Crisis and climate force supply chain shift

By Richard Milne in Amsterdam
Published: August 9 2009 18:43 | Last updated: August 9 2009 18:43

Manufacturers are abandoning global supply chains for regional ones in a big shift brought about by the financial crisis and climate change concerns, according to executives and analysts.
Companies are increasingly looking closer to home for their components, meaning that for their US or European operations they are more likely to use Mexico and eastern Europe than China, as previously.
“A future where energy is more expensive and less plentifully available will lead to more regional supply chains,” Gerard Kleisterlee, chief executive of Philips, one of Europe’s biggest companies, told the Financial Times.
Supply chain experts agreed, with Ernst & Young underlining how as much as 70 per cent of a manufacturing company’s carbon footprint can come from transport and other costs in its supply chain.

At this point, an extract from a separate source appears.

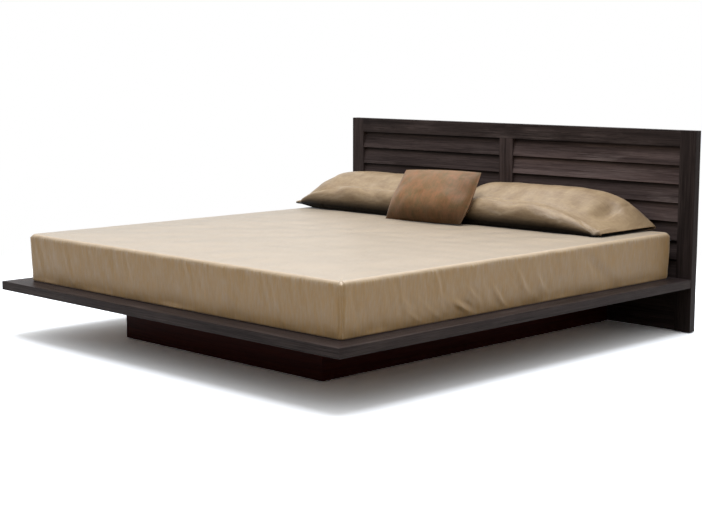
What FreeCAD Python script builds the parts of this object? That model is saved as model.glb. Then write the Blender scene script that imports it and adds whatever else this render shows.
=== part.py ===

Dan O’Regan, the accounting firm’s head of supply chains, said: “It is not just the prospect of regulatory changes but also the downturn that is forcing many organisations to consider restructuring their supply chains in their entirety. I think you will find smaller, more regional supply chains.”
Mr Kleisterlee said businesses needed to find ways to build an economy on a sustainable basis ahead of the Copenhagen summit on climate change later this year, with “a review of global logistics and transport” one of the important steps. He said that until now cheap transport costs had meant “Mexico wasn’t competitive with China for supplying the US”.
But he now forecasts that companies such as Philips will use countries such as Ukraine for supplying Europe rather than Asia.
David Bartlett, an economic adviser to accounting group RSM International, pointed to industries such as steel, automaking, aerospace and furniture where “there is a sense that distance to market really does matter”. One example he cited was the use by Boeing of Mexican aerospace suppliers. He added: “We really are seeing a shift from a global supply chain to a regional one.”
In Europe, there have been many examples of companies bringing manufacturing back home or closer to the domestic market, from Samas, a Dutch furniture maker, to Zumtobel, an Austrian lighting group.
Mr O’Regan said several forces were causing companies to regionalise supply chains from rationalisation of production networks and regulatory change to pressure on the speed of delivery and the erosion of many of the cost or labour advantages some countries had enjoyed.
Mr Kleisterlee said: “An economic crisis is a period when you should step back and think: is this a moment to make some fundamental changes?”